Однако серьезные возражения вызывает общий объективистский подход Сахарова к оценке советской дипломатии в 1939—1941 гг.: «Это была прагматическая, глобалистская дипломатия, покоившаяся на принципах преемственности с политикой старой России и сопровождавшаяся к тому же определенными революционно-идеологическими расчетами большевистского руководства. Защищать и оправдывать ее, как это делала в течение долгих лет советская историография, или порицать и обличать ее, как, скажем, это предпринимает в своих книгах В. Суворов, совершенно бессмысленно. Мораль здесь ни при чем. В политике есть лишь результаты — победы или поражения. Такой была и советская политика, и дипломатия тех лет»[72].

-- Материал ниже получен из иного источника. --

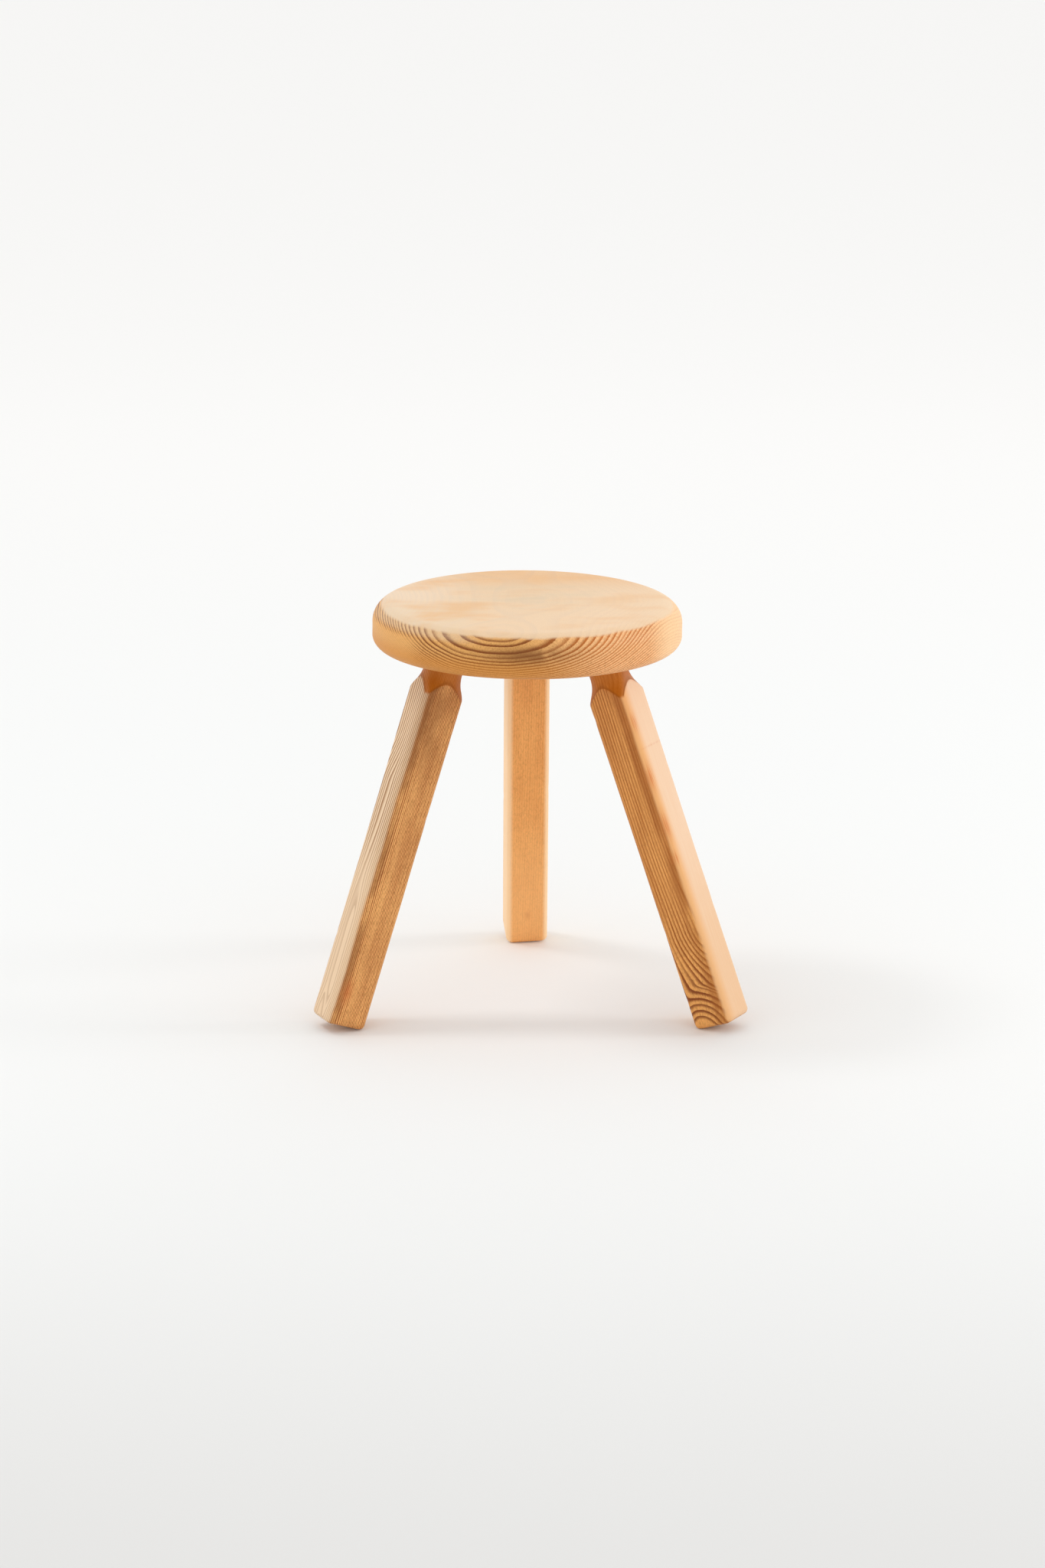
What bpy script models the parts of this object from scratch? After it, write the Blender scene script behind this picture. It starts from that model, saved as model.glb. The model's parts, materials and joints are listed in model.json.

Избежать нравственной оценки действий сталинской власти невозможно, а попытки эти всегда имеют под собой реальную основу, и, как правило, такой объективистский подход ведет к оправданию действий власти. У Сахарова он определялся, во-первых, тем, что советская дипломатия 1939—1941 гг. рассматривалась им в отрыве от провокационной по своей сути сталинской дипломатии предшествующего периода, во-вторых, он, как и многие другие современные авторы, не избежал влияния «обаяния» сталинского велико-державия. Только с учетом этих обстоятельств можно без внутреннего протеста воспринимать заключительный вывод автора: «...советское руководство действовало вполне в духе времени, решительно, масштабно, инициативно. И основной просчет Сталина и его вина перед Отечеством заключались на данном этапе и в тех условиях не в том, что страна должным образом не подготовилась к обороне (она к ней и не готовилась), а в том, что советскому руководству — и политическому, и военному — не удалось точно определить момент, когда стремление оттянуть войну до приведения своих наступательных сил в полную готовность уже было невозможно, и оно не приняло экстренных мер для мобилизации страны и армии в состояние максимальной боевой готовности. Упреждающий удар спас бы нашему Отечеству миллионы жизней и, возможно, привел бы намного раньше к тем же политическим результатам, к которым страна, разоренная, голодная, холодная, потерявшая цвет нации, пришла в 1945 г., водрузив знамя Победы над Рейхстагом.
И то, что такой удар нанесен не был, что наступательная доктрина, тщательно разработанная в Генеральном штабе Красной Армии и начавшая энергично осуществляться в мае—июне 1941 г., не была реализована, возможно, является одним из основных просчетов Сталина»[73].
Определенным итогом историографии темы стала изданная в 1996 г. Российским государственным гуманитарным университетом под редакцией Ю.Н. Афанасьева книга «Другая война: 1939—1945», которая объединила современных авторов, известных своими новыми подходами к изучению не только кануна, но всего периода Великой Отечественной войны. В этой книге в основном переопубликованы статьи В.Д. Данилова, М.И. Мельтюхова, В.А. Невежина, Ю.А. Горькова, А.А. Печенкина и др.